Coming back to “Meteor” while exploring “The Insolent,” it appears the group isn’t undergoing an identity crisis. Corkscrewing riffs reminding this asshole of Napalm Death and Pig Destroyer fire around the first two-thirds of the album, soaking the world over in blast beats and constant aggression. The manic twists and turns on the riffing spectrum give way to solid, unrelenting storms of malevolence lasting for just a minute or two, but no quality is sacrificed for what is familiar to Antigama. The vocals are a big surprise, acting as some of the most visceral shrieks this subgenre has to offer; I can’t remember the last time I was affected by a vocal performance of this magnitude.

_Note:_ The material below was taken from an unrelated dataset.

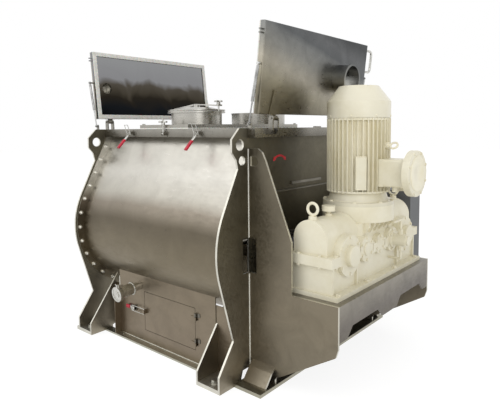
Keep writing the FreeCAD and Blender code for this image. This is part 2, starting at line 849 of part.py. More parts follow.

The resemblance to Barney (Napalm Death, like I need to spell it out for you) makes me giddy.

The big divide between spastic grindcore bursts and longer experimental tunes seems to have been inherited from “Meteor,” thankfully. “The Insolent” has a huge bulge of its total running time near its tail, capped off by the seven-minute stomping of the slow-moving “The Land of Monotony.” It’s funny, because the first six songs only rack up twelve minutes, or thereabouts, of the album’s half-hour running time. “Sentenced to the Void” mutates to a punk-laden beat down akin to what could be considered fare from mid-paced Napalm Death, whereas “Out Beyond” turns up the strange with its Yes-styled keyboard solo and general atmospheric eccentricity. Grindcore conservatives (if there is such a thing) may scoff at these weird ones, but “The Insolent” makes another profound statement in Antigama’s quest to induce total sensory overload.